First, I'm not sure how extraordinary an event has to be to qualify. Does spontaneous remission qualify? To say that it isn't a miracle because it is "spontanious remission" seems to me suffer from the same mythology of naming seen in much of the Bible.

That an event manifest divine intervention seems too subjective to me. One man's divine intervention is another man's dumb luck (not to deny that there is an objective truth, merely that we have no means of knowing it with certainty).

The second definition seems to be more a casual one than a technical one, so I don't think it will help.

Do we mean by the term 'miracle' when something happens that is impossible? In that case, I would think that, by definition there would be no miracles. The actual HAS to be possible, doesn't it? I then think that I should change the word possible to natural, but I think I'm either restating the earlier question or allowing anything unlikely o be a miracle. I don't think that fits.

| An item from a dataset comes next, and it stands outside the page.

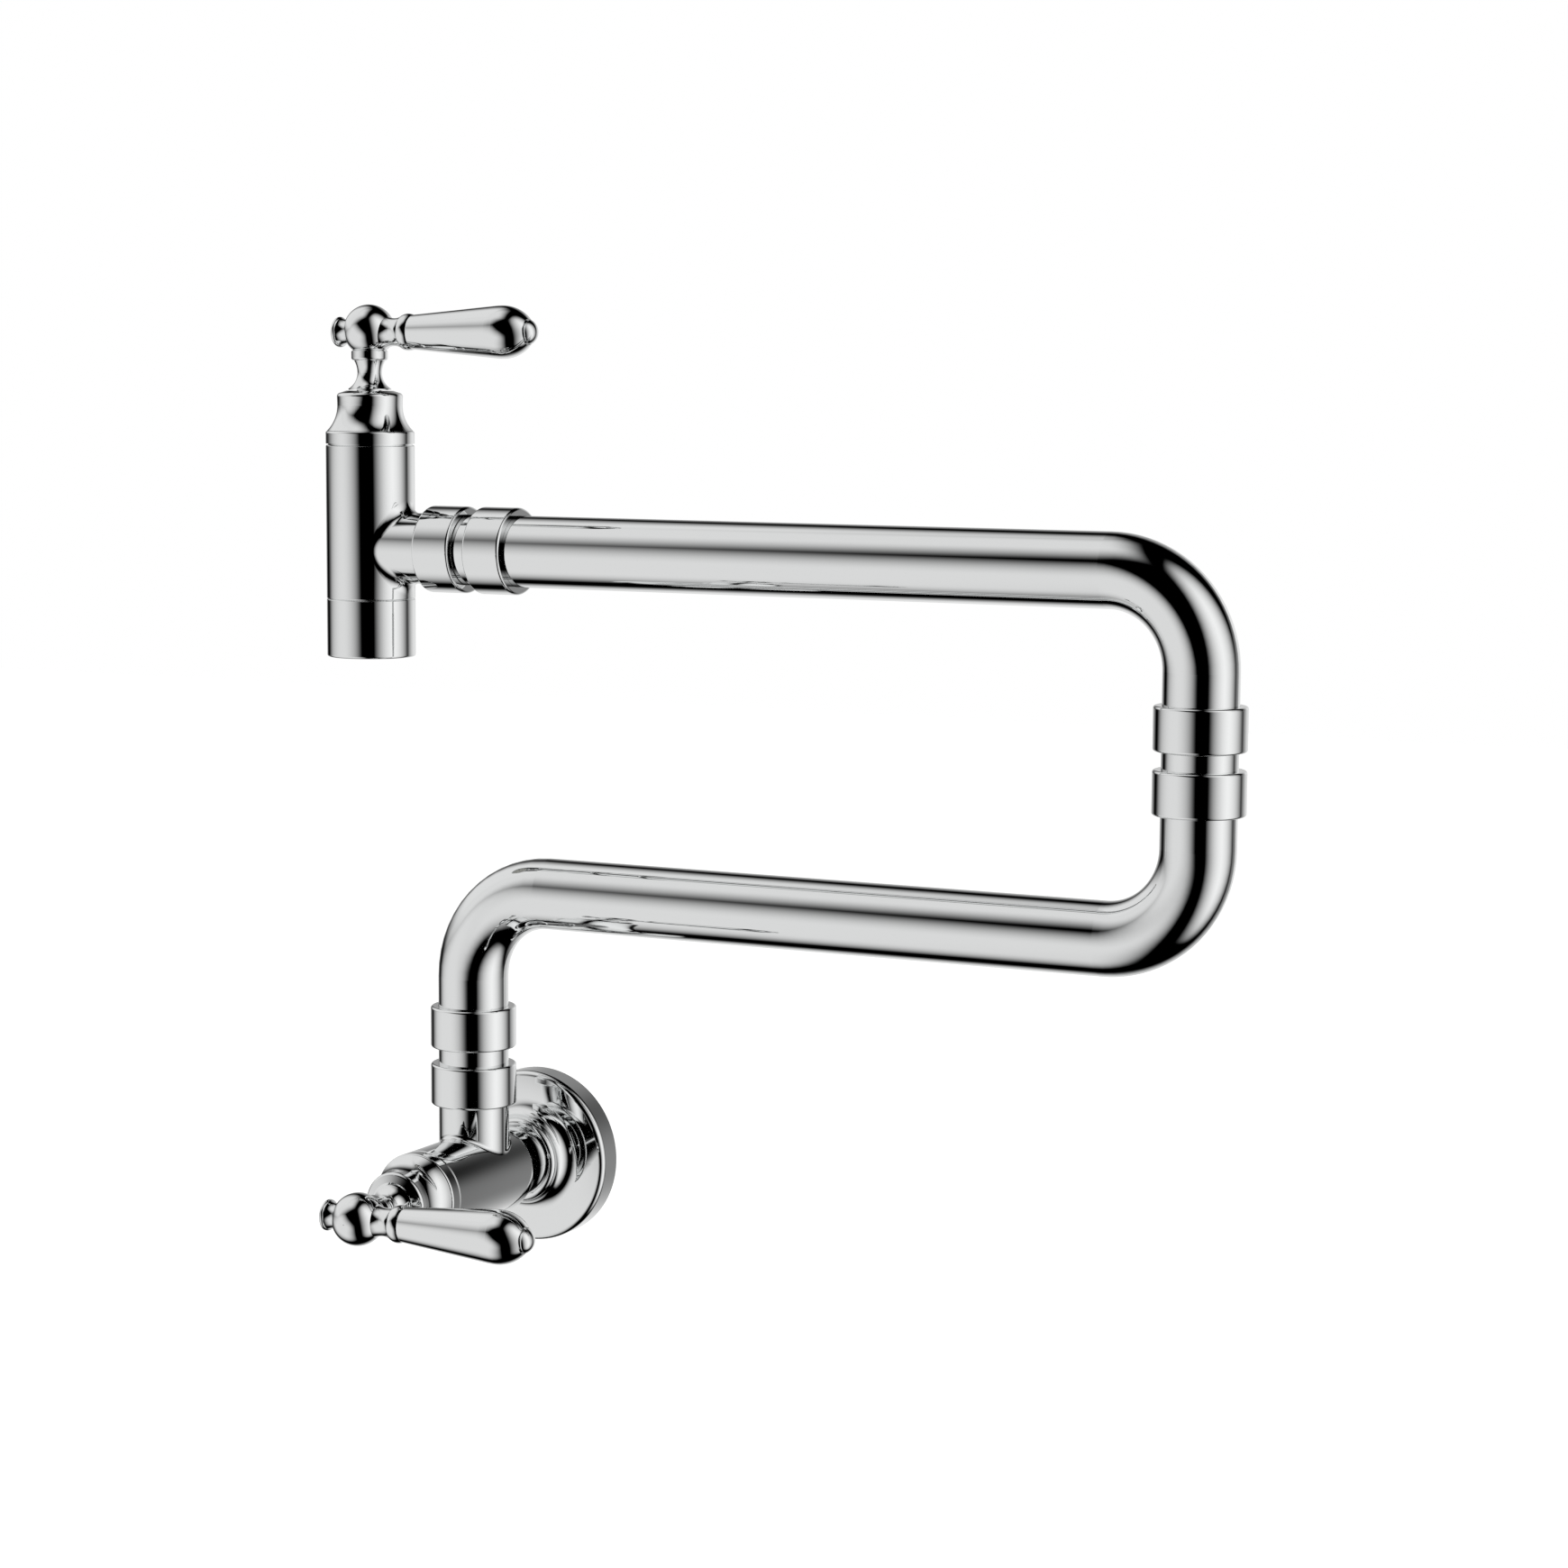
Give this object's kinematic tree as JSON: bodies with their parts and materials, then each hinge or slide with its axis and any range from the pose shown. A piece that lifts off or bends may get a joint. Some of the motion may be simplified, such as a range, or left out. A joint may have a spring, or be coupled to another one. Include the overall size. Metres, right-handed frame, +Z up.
{
  "type": "wall mounted pot filler",
  "caption": "Chrome wall mounted pot filler: a lever valve on a round flange, two jointed swing arms folded over each other, and a downward spout with its own lever valve.",
  "frame": {"origin": "centre of the wall flange's back face, on the axis of the supply thread, in the plane of the wall", "axes": "+Y into the wall along the supply thread, +X along the folded arms from the wall swivel to the elbow, +Z up"},
  "size_m": [0.3512, 0.1344, 0.3477],
  "materials": {
    "chrome": "polished chrome plate",
    "brass": "machined brass",
    "steel": "plain stainless steel",
    "rubber": "moulded rubber",
    "ceramic": "lapped ceramic",
    "plastic": "moulded acetal plastic"
  },
  "bodies": {
    "wall_valve": {"wall_foot": "chrome", "wall_flange": "chrome", "flange_o_ring": "rubber", "flange_gasket": "rubber", "flange_screw": "steel", "wall_valve_body": "chrome", "wall_valve_seat_seal": "rubber", "wall_valve_fixed_disc": "ceramic", "wall_valve_cartridge_body": "brass", "wall_valve_cartridge_o_ring": "rubber", "wall_valve_bonnet_ring": "chrome", "wall_valve_bell": "chrome", "wall_swivel_fixed_collar": "chrome", "wall_swivel_stem": "chrome", "wall_swivel_o_rings": "rubber", "wall_swivel_thrust_washer": "plastic", "wall_swivel_retaining_ring": "steel"},
    "wall_handle": {"wall_valve_moving_disc": "ceramic", "wall_valve_spindle": "brass", "wall_valve_spindle_o_ring": "rubber", "wall_valve_lever_hub": "chrome", "wall_valve_hub_screw": "steel", "wall_valve_finial": "chrome", "wall_valve_lever_stem": "chrome", "wall_valve_lever_grip": "chrome", "wall_valve_grip_button": "chrome"},
    "lower_arm": {"wall_swivel_moving_collar": "chrome", "lower_arm_tube": "chrome", "elbow_fixed_collar": "chrome", "elbow_stem": "chrome", "elbow_o_rings": "rubber", "elbow_thrust_washer": "plastic", "elbow_retaining_ring": "steel"},
    "upper_arm": {"elbow_moving_collar": "chrome", "upper_arm_tube": "chrome", "spout_swivel_fixed_collar": "chrome", "spout_swivel_stem": "chrome", "spout_swivel_o_rings": "rubber", "spout_swivel_thrust_washer": "plastic", "spout_swivel_retaining_ring": "steel"},
    "spout_head": {"spout_swivel_moving_collar": "chrome", "spout_body": "chrome", "spout_valve_seat_seal": "rubber", "spout_valve_fixed_disc": "ceramic", "spout_valve_cartridge_body": "brass", "spout_valve_cartridge_o_ring": "rubber", "spout_valve_bonnet_ring": "chrome", "spout_valve_bell": "chrome", "outlet_sleeve": "chrome", "aerator_insert": "plastic", "aerator_washer": "rubber"},
    "spout_handle": {"spout_valve_moving_disc": "ceramic", "spout_valve_spindle": "brass", "spout_valve_spindle_o_ring": "rubber", "spout_valve_lever_hub": "chrome", "spout_valve_hub_screw": "steel", "spout_valve_finial": "chrome", "spout_valve_lever_stem": "chrome", "spout_valve_lever_grip": "chrome", "spout_valve_grip_button": "chrome"}
  },
  "joints": [
    {"name": "wall_swivel", "type": "hinge", "parent": "wall_valve", "child": "lower_arm", "pos_m": [0, -0.04875, 0.0453], "axis": [0, 0, -1], "range_deg": [0, 180]},
    {"name": "elbow_swivel", "type": "hinge", "parent": "lower_arm", "child": "upper_arm", "pos_m": [0.2768, -0.04875, 0.1673], "axis": [0, 0, 1], "continuous": true},
    {"name": "spout_swivel", "type": "hinge", "parent": "upper_arm", "child": "spout_head", "pos_m": [0.0019, -0.04875, 0.2283], "axis": [1, 0, 0], "range_deg": [-90, 90]},
    {"name": "wall_lever", "type": "hinge", "parent": "wall_valve", "child": "wall_handle", "pos_m": [0, -0.12, 0], "axis": [0, -1, 0], "range_deg": [0, 90]},
    {"name": "spout_lever", "type": "hinge", "parent": "spout_head", "child": "spout_handle", "pos_m": [-0.0429, -0.04875, 0.3], "axis": [0, 0, -1], "range_deg": [0, 90]}
  ]
}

So I'm not sure this leaves me with a good definition to work with. Clearly, if any discussion is to take place regarding claims of the miraculous, there has to be a definition upon which we all agree. So, I guess, what should that definition be?

If this discussion has taken place before and you are aware of it, I would very much like to be pointed at it. If the subject has been beaten to death before, I would like, you know, some tapes of the beating. If not, maybe we can all get out our night-sticks and have some fun.

Thank You
 
A UU Minister once gave me the best definition of a miracle I've ever heard. He said "A miracle is something that happens when it needs to happen."

A miracle does not require the physical laws of the universe be broken. Take the famous case in the Bible of the Red Sea parting for Moses. People are always trying to find "scientific" reasons for the waters parting. It's as if a natural explaination somehow makes the even more believable. But even if it could be proved that something -- some natural force -- parted the waters, it still remains a miracle. Because the waters parted when Moses needed them to part. Well, according to the Bible story.

Jerry
 
The only miracles I've seen are mathematical, for example, fitting an object that is sqrt(n) feet long or tall in the diagonal of a unit hypercube in R^n, for any n, and objects with infinite surface area but finite volume.
 
Would a giant asteroid striking the earth be a miracle or just bad luck?
 
I suppose an asteroid hitting the Earth can be a miracle, if some small furry animal is about to go extinct and desperately needs the dinosaurs to go away. But remember, a miracle is defined by who needs the event to happen. That's the problem with assigning meaning to a miracle, isn't it? Given the good and bad things that happen in life, once in a while the dice land on the numbers we need. And one person's miracle can be another person's disaster. A miracle is all a matter of coincidence, after all.

I read recently of yet another of those car wrecks, alcohol involved, where one of the kids survived. "It's a miracle," the mother said when interviewed. "God was watching out for her!" Yes, for that one girl, surviving was a miracle. But God was apparently not watching out for the other kids that died in the accident. In the case of the Bible story, having a series of plagues hit the innocent people of Egypt was a miracle for Moses and the Hebrews, but certainly not for the people of Egypt.

So yes, miracles happen. But they're all subjective, and have nothing to do with a divine power.
 
Must a miracle, by definition, be a good thing? I realize that no one ever says, "My daughter got hit by lightening! It's a miracle!" Of course, no one says, "The sun came up this morning! It's a miracle!" Maybe we should. I'm not sure.

One of the thoughts that I've had since the original post is that the idea of a miracle as a disruption in the natural order of things (if we mean miracle-claims such as Moses crossing the Sea of Reeds), it seems to be a very low concept of God. I can't help but feel that if I allow the existence of God, I should at least allow the possibility that the universe from day 1 was working towards producing, by its laws, the miracle. To assume that God's action must be last-minute, seems to me silly.

I really want their to be a good destinction between a miracle and dumb-luck, but I'm not sure I can have one.

As I think about it, I come back to the idea of a miracle being the activity of free mind (the source of the miracle) greater than the object of the action (the recipient of the miracle). Maybe the greater than is unnessecary. In that definition, I think one's dog could very rightly call getting fed a miracle. Of course, it returns to something unknown and unknowable, so I get back to the original problem.

I mean, what I'm wanting to see a good discussion of isn't whether miracles happen. That is a good question, but it isn't the one I'm interested in (not, of course, that you must discuss those questions, and only those questions, that interest me) at the moment.